The English Stone Forum (ESF) is an organisation which supports the use of building stone, or dimension stone, produced in England. It works to:
- encourage greater public interest in and awareness of the stone built heritage of England and the threats it faces;
- encourage the use of English stone for the public benefit and to;
- ensure the availability of the stone required for the maintenance of the built heritage and new build.

It is chaired by Terry Hughes and governed by representatives of British and English organisations active in the study and production of building stone, the training of stonemasons, architects and conservation professionals and the conservation of historic buildings and structures. The forum's website provides information on building and roofing stone and issues about its supply and use. It invites suggestions for further activities and can be contacted through its website. There is a similar organisation for Welsh stone.

==History==
From 1990 it had become increasingly apparent that difficulties in obtaining authentic stone were seriously hampering the repair and conservation of historic and listed buildings in the UK. This situation had come about because of a number of factors including:

- the decline of the UK dimension stone industry and the closing of many quarries;
- the development of elaborate environmental protection legislation and the lack of building conservation legislation of equal strength;
- a planning system which penalised small scale quarrying;
- lack of understanding of the technical importance of specifying the original stone for repairs;
- the loss of old quarries to brown field development for landfill, factories and houses or as country parks and nature reserves
- public misunderstanding of the small scale of dimension stone quarrying compared with aggregate production
- lack of knowledge about the historical sources of building stone

The consequence was that dimension stone quarrying became increasingly uneconomical and unpalatable especially for small scale operators.

In response to this situation and with the support of English Heritage, the Deputy Prime Minister’s Office (now the Department of Communities and Local Government Department for Communities and Local Government) commissioned a report Planning for the Supply of Natural Building and Roofing Stone in England and Wales (known as The Symonds Report). Published in 2004 it reviewed the state of supply and demand for building stone and the planning environment in which it operated. It recommended:

- revisions to minerals planning policy
- designations of heritage quarries
- creation of a national database of building and roofing stones including their
  - Description
  - Suitability
  - Existing sources
  - Extent of unworked resources
  - Constraints on production and
  - Importance

A summary of the report is available from Communities and Local Government Publications.

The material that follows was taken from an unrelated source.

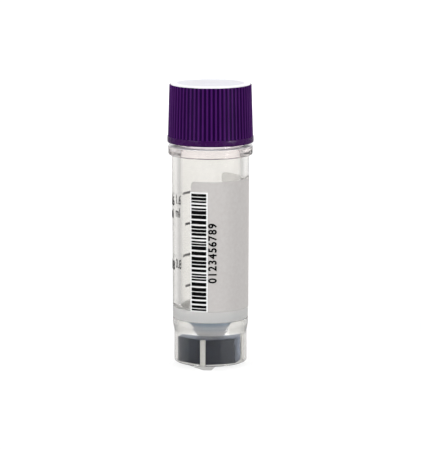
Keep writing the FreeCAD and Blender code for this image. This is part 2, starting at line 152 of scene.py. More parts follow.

Similar problems had been identified by building conservation organisations in Scotland and Wales and had resulted in the formation of the Scottish Stone Liaison Group (now closed) and the Welsh Stone Forum. In 2005 the Geoconservation Commission of the Geological Society of London organised a conference which supported the creation of a similar organisation for England. The ESF held its first meeting in 2006. It meets three times a year and publishes notes of the meeting and an annual summary of activities on its website.

==Members==
- Historic England
- Stone Federation Great Britain
- British Geological Survey
- Royal Institute of British Architects
- National Stone Centre
- Institute of Historic Building Conservation
- Building Research Establishment
- Stone Roofing Association
- Planning Officers Society
- Mineral Products Association

==Policy on stone supply for building conservation and repair==

The English Stone Forum supports the national policy on planning for stone supply in England. National policy is the responsibility of the Department for Communities and Local Government (DCLG) while local policies and decisions on planning applications rest with local minerals planning authorities. The main threads of national policy are that:

- Historic buildings should be repaired and conserved by using stone which is technically compatible with the original stone used in the building. In practical terms, this will normally mean a stone from the same or a similar, nearby source. It is well established that incompatible stones with, for example, a different porosity to the original stone can lead to the latter’s rapid deterioration as well as detracting from the building's appearance and beauty.
- Stones traditionally used in an area should be used, where appropriate, for new buildings in conservation areas.
- Sources of important stone should be safeguarded from development which would make them unavailable. Safeguarding became government policy in 2006 under the Mineral Policy Statement 1 (MPS1), Annex 3 Natural building and roofing stone and the associated Practice guide (building and roofing stones).
- Stone can only be produced from where it occurs in the ground. This inevitably leads to difficulties where there are other interests or designations such as environmental protection, scientific interest or amenity value in the same place. ESF supports the view that a balanced approach should be taken to proposals to extract an historic stone. This should be based on the relative significance of the stone and the environmental, scientific or amenity value of the site. To this end it supports the development of a ranking system for the importance of stone based on the scale, time and geographical extent of its historic use, the importance of the buildings it has been used in and its special technical features. This system would result in designations of nationally, regionally and locally important stones (as recommended in the report prepared by Symonds). The designation should then be compared with the relative importance of other interests in the site.

ESF is also supporting and contributing views to a scheme for the designation of Global Heritage Building Stones which is being developed by the International Association for Engineering Geology and the Environment.

- The English Stone Forum considers that it is illogical and impractical to require a proposal to extract stone to demonstrate that similar stone could not be produced from some other place somewhere in the UK. This would constitute proving a negative.

==Publications==
Publications are produced on stone sourcing, production and use; minerals planning and building conservation. ESF's smaller publications can be downloaded from the media, issues, information and publications pages of the website. England's Heritage in Stone, Doyle P, Hughes T G, Thomas I A, (eds) 2005, Update 17 March 2011 England's Heritage in Stone is now out of print but copies have been supplied to most English universities and colleges which provide building conservation courses. Copies are also available in all the UK legal deposit libraries.